J’ai faim. Mais dix minutes, c’est court. Je décide de rester. Je me sens très bien, assis. Si personne ne me demande de sortir, je reste assis. En sortant, l’avocat de la Défense aux cheveux gominés, le premier des avocats de la Défense à s’être adressé au plaignant, celui que j’avais ensuite vu passer son bras autour du cou de la femme à qui il avait parlé dans le creux de l’oreille, me sourit. Je dissèque ce sourire comme l’adresse du séducteur d’expérience plus que comme une marque de sympathique. C’est mon parti pris. Je sors une des compotes de mon sac et la bois.

 

Je n’attends rien de particulier. Cependant, dans la salle, pendant ces dix minutes où tout le monde est sorti, à quelques mètres devant moi, il se passe quelque chose.

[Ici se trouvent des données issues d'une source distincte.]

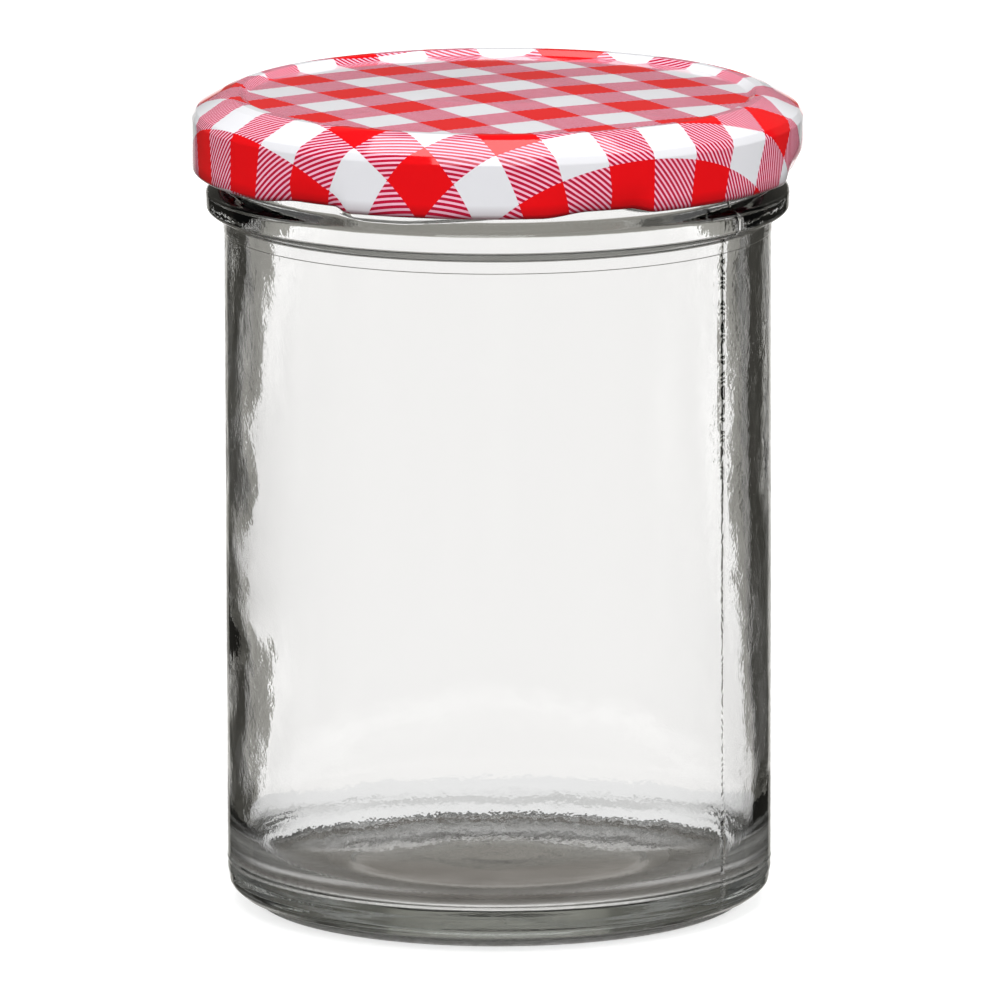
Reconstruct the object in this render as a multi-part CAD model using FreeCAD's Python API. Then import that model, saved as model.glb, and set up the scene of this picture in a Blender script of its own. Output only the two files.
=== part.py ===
import FreeCAD, Part
import math
import os

# A straight-sided glass preserving jar, closed with its pressed steel lug cap.
# Millimetres, +Z up, origin at the centre of the foot on the surface it stands on.
# Radii grow from the body, and the heights of the finish hang from the rim, so
# a new body diameter or jar height carries the neck, the thread and the cap with it.

# ---- glass: body and foot -------------------------------------------------
jar_height = 114.95        # foot to the sealing rim
body_diameter = 77.0
wall = 2.7                 # body wall
foot_inset = 3.7           # foot ring inside the body line
foot_height = 1.7
foot_round = 0.8
foot_land = 1.1            # flat ring that the jar stands on
heel_inset = 1.3           # where the heel starts, inside the body line
heel_rise = 1.0            # heel edge up to the round above it
heel_height = 6.3          # base up to the straight wall
push_up = 2.6              # hollow under the base, at the centre
floor_thickness = 3.9      # at the centre
floor_fall = 2.7           # how much lower the inside floor is at its edge
floor_flat = 9.0           # radius of the level middle of the floor and of the hollow
corner_radius = 5.5        # inside, floor to wall

# ---- glass: finish ----------------------------------------------------------
finish_height = 19.0       # rim down to the neck mould's parting line
band_step = 0.1            # neck band outside the body line
bead_step = 2.5            # transfer bead outside the body line
bead_root_drop = 17.05     # rim down to the foot of the bead
bead_low_drop = 15.95      # rim down to the bead's lower edge
bead_high_drop = 13.3      # rim down to the bead's upper edge
neck_step = 0.9            # neck outside the body line
neck_drop = 11.7           # rim down to where the neck starts
neck_wall = 3.2
rim_land = 0.8             # flat sealing ring on top
rim_round = 0.4            # both edges of the sealing ring
rim_fall = 2.3             # lip slopes down this much from the ring to the neck
rim_shoulder = 1.2         # round at the foot of that slope
mouth_drop = 10.0          # rim down to where the bore opens to the mouth
mouth_blend = 6.0          # length of that change of bore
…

Je me dis que j’ai bien fait de rester. Manger, aller aux toilettes, passer ou recevoir un coup de téléphone, fumer une cigarette, discuter, cela peut être nécessaire en dix minutes et important pour la suite. Mais, ici, aussi, ce que je vois maintenant est important.

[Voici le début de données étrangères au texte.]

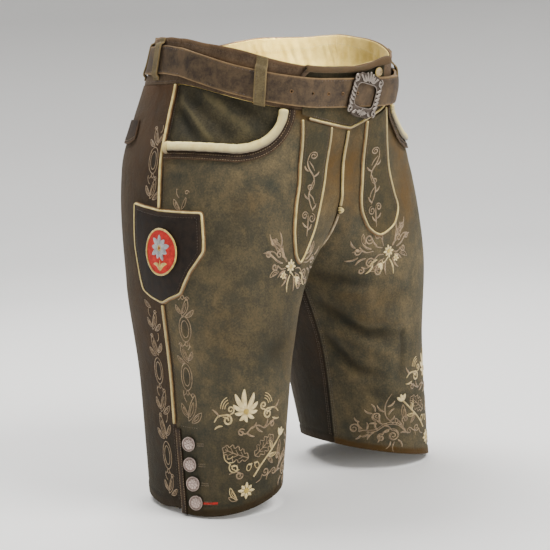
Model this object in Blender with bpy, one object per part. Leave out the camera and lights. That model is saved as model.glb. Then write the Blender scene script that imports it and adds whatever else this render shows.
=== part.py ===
"""Leather breeches with a drop flap, filled out as if worn, with their own belt.

Metres, +Z up. The front faces -Y and the wearer's right is -X.
The origin is the middle of the waist at the belt's height, where a wearer holds the garment up.
"""

import math

import bmesh
import bpy
from mathutils import Matrix, Vector

# Levels of the garment, measured down the side seam from the origin.
WAIST_TOP = 0.035
WAISTBAND_SEAM = -0.020
CROTCH = -0.241
SLIT_TOP = -0.398
HEM = -0.492

# Sections of the hips and legs. side: half width; front, back: how far the flat of the front
# and of the back stand from the middle; seam: where the outseam runs, front to back.
SECTIONS = (
    dict(z=WAIST_TOP, side=0.1351, front=-0.1283, back=0.1108, seam=0.0084),
    dict(z=0.003, side=0.1385, front=-0.1220, back=0.1225, seam=0.0120),
    dict(z=-0.025, side=0.1447, front=-0.1171, back=0.1400, seam=0.0142),
    dict(z=-0.060, side=0.1590, front=-0.1098, back=0.1502, seam=0.0120),
    dict(z=-0.115, side=0.1801, front=-0.0990, back=0.1599, seam=0.0059),
    dict(z=CROTCH, side=0.1968, front=-0.0909, back=0.1367, seam=-0.0024),
    dict(z=-0.3665, side=0.1811, front=-0.0873, back=0.1257, seam=0.0105),
    dict(z=HEM, side=0.1899, front=-0.0765, back=0.1083, seam=-0.0030),
)
# Inseam of each leg: inner: its distance from the middle; across: where it runs, front to back.
INSEAM = (
    dict(z=CROTCH, inner=0.0, across=-0.0058),
    dict(z=-0.271, inner=0.0164, across=-0.0052),
    dict(z=-0.3665, inner=0.0482, across=-0.0020),
    dict(z=HEM, inner=0.0623, across=0.0016),
)
# How far the wearer's left side of the waist is drawn in, beside the right.
LEFT_PULL = (
    dict(z=WAIST_TOP, pull=0.0190),
    dict(z=0.010, pull=0.0185),
    dict(z=-0.012, pull=0.0225),
    dict(z=-0.028, pull=0.0240),
    dict(z=-0.055, pull=0.0140),
    dict(z=-0.090, pull=0.0045),
    dict(z=-0.140, pull=0.0),
)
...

Un des accusés dans le box, assez grand, peut-être le plus grand des trois, s’est retourné. Debout, il parle à un des gendarmes. On dirait une discussion. Du moins dirait-on que cet homme, parmi les accusés, parle à ce gendarme comme s’il était ailleurs que dans un tribunal. L’homme est assez volubile, détendu. Le gendarme qui l’écoute, aussi, bien qu’une certaine distance physique subsiste. Non loin de là, ses deux autres collègues gendarmes sont bien présents.

 

Je ne sais si le gendarme écoute le prévenu par intérêt. Ou s’il l’écoute par curiosité et par politesse. Le prévenu, lui, semble chercher à convaincre de sa bonne foi ce gendarme qui ne le juge pas.

 

La jeune avocate de la défense, celle que dans la vie courante j’aurais plutôt eu envie de protéger, revient avec à manger et deux petites bouteilles d’eau. Le genre de nourriture (sandwich avec du pain de mie ou autre) que l’on achète dans des distributeurs. Elle le tend aux prévenus dans le box.

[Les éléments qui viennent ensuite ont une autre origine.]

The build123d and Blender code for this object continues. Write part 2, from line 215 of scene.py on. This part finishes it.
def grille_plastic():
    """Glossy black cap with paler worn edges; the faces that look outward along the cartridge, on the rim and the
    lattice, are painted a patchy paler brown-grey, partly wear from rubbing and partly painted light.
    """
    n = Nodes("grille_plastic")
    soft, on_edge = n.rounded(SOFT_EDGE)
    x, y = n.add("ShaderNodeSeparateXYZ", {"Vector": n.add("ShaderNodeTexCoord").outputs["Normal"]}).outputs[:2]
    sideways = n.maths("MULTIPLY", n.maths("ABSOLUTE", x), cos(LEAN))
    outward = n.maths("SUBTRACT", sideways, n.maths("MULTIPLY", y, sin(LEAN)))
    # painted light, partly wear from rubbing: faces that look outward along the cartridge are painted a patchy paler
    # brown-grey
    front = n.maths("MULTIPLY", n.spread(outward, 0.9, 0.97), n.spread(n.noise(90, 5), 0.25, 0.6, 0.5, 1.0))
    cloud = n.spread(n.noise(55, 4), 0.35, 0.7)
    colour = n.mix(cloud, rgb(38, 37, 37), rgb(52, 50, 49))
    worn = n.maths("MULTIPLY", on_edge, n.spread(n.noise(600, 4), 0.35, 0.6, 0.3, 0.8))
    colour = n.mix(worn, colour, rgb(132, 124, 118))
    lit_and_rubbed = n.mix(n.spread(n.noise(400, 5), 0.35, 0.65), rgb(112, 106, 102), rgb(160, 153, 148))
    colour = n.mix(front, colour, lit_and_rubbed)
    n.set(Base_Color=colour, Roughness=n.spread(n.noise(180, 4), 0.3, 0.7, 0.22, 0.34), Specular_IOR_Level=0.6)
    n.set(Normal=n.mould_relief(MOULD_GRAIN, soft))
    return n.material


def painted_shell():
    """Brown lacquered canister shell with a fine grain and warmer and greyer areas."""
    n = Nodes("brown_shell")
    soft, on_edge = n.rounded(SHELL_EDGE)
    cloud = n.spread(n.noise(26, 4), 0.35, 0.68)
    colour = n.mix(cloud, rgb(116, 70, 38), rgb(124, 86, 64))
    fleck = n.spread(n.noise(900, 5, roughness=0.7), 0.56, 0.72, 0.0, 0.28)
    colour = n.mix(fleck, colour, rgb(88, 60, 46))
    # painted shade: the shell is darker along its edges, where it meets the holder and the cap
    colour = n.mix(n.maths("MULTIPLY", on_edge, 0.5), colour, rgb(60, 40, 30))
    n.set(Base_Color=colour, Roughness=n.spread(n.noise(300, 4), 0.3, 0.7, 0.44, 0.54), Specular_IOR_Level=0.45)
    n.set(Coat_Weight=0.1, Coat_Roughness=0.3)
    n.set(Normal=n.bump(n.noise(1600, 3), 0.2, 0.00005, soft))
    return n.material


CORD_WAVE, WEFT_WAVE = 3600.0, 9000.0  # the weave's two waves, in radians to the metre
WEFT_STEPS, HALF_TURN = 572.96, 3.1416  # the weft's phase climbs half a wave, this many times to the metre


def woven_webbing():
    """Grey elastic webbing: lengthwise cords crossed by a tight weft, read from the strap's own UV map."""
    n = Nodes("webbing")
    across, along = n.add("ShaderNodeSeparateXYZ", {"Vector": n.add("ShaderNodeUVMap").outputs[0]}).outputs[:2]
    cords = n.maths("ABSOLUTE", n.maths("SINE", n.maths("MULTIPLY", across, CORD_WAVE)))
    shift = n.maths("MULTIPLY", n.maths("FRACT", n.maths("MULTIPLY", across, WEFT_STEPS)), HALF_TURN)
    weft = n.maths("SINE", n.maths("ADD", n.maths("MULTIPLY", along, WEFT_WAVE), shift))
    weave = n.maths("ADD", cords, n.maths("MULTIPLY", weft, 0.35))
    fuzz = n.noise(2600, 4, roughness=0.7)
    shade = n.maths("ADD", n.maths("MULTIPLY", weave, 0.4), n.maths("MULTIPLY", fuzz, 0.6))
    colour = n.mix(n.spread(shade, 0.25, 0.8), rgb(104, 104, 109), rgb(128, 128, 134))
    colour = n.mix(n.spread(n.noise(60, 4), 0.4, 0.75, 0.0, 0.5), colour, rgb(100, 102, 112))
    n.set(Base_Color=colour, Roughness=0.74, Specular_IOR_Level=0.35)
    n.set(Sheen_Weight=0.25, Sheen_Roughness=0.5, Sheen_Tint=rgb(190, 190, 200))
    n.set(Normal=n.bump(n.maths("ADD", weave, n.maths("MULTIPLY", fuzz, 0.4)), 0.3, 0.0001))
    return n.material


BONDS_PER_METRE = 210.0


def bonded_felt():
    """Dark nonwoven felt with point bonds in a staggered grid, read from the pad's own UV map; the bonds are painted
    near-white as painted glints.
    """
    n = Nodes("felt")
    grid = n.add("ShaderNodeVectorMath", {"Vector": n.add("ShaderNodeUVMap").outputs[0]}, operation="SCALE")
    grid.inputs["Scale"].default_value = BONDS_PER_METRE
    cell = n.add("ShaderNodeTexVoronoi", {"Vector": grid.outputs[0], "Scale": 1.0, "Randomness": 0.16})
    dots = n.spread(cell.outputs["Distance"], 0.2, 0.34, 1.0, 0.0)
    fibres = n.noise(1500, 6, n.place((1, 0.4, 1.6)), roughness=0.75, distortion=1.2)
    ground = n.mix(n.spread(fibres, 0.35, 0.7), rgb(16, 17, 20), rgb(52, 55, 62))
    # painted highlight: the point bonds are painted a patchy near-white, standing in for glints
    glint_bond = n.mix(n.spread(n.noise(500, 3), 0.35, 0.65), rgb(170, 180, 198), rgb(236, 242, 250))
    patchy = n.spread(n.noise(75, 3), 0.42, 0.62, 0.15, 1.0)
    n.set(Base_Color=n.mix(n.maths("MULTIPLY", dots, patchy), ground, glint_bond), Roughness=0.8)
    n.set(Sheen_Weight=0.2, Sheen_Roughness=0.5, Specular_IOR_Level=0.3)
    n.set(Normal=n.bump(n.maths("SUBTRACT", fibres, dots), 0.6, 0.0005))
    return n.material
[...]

Le prévenu « parlant », remet aussitôt au gendarme ce qu’il vient de recevoir afin que celui-ci l’inspecte. Un seul coup d’œil suffit au gendarme pour donner son accord.

 

Peu après, le même prévenu, parle à l’avocate de la Défense qui a donné « chaud » au plaignant en l’acculant avec ses questions. Dès que la suspension de la séance avait été prononcée par le juge, je l’avais vue sortir en souriant alors qu’elle discutait, en toute décontraction, avec un des avocats de la Défense. Peut-être celui des « colorations » ou celui qui avait évoqué un vice de procédure parce-que le plaignant lui avait donné l’impression de lire des notes.

 

Cette avocate «  qui donne chaud » est revenue avant plusieurs de ses collègues de la Défense mais aussi avant la fin des dix minutes.

 

Toujours le même prévenu, qui semble le meneur des trois, parle maintenant à cette avocate. Il pose sa main sur sa manche de l’avocate. La vitre du box des accusés mais aussi trente bons centimètres de hauteur les séparent tant il est plutôt grand. Et, elle, plutôt petite. Cependant, à nouveau, elle est souriante et très détendue. Même sans cette vitre entre eux, on comprend que seule, avec lui, elle n’aurait pas peur. Une relation de grande confiance, voire de complicité, est visible entre les deux.

 

Je n’ai pas du tout perçu ça entre le plaignant et son avocat. Il est vrai que je n’ai pas entendu l’avocat du plaignant beaucoup s’exprimer. Mais un autre avocat, apparemment du plaignant, présent, lui, dans la salle, ne m’a pas fait une impression aussi mémorable lorsqu’il a pris la parole.

 

En constatant ce contraste, le prévenu apparaît être un gentil garçon ; ou l’avocate, une personne très rouée pour pouvoir être aussi à l’aise avec un homme ( l’accusé) qui, lorsqu’il est libre, est sûrement beaucoup moins affable lors de certaines circonstances.

Je me fais des idées. Car je m’imagine que réclamer de l’argent, faire pression sur quelqu’un, lorsque l’on est ni banquier, ni percepteur des impôts, cela se fait autrement qu’au moyen d’un courrier que l’on envoie. Le destinataire de cette réclamation ou le débiteur désigné est, je crois, susceptible d’accuser corporellement réception de quelques coups. Ou d’apprendre concrètement à les envisager dans un avenir toujours trop immédiat.

 

Toute cette trame est absente de ce que je vois. Sans cette cour d’assises et ces gendarmes, je pourrais penser qu’il y a juste quelques personnes qui restent là à discuter comme partout ailleurs. On pourrait remplacer cet endroit par la terrasse d’un café ou d’un restaurant. Et ces gens que je regarde seraient alors des gens comme il y en a tant. Ordinairement. Quotidiennement.

Paris, gare St Lazare, mercredi 16 novembre 2021.

 

Franck Unimon, mercredi 17 novembre 2021.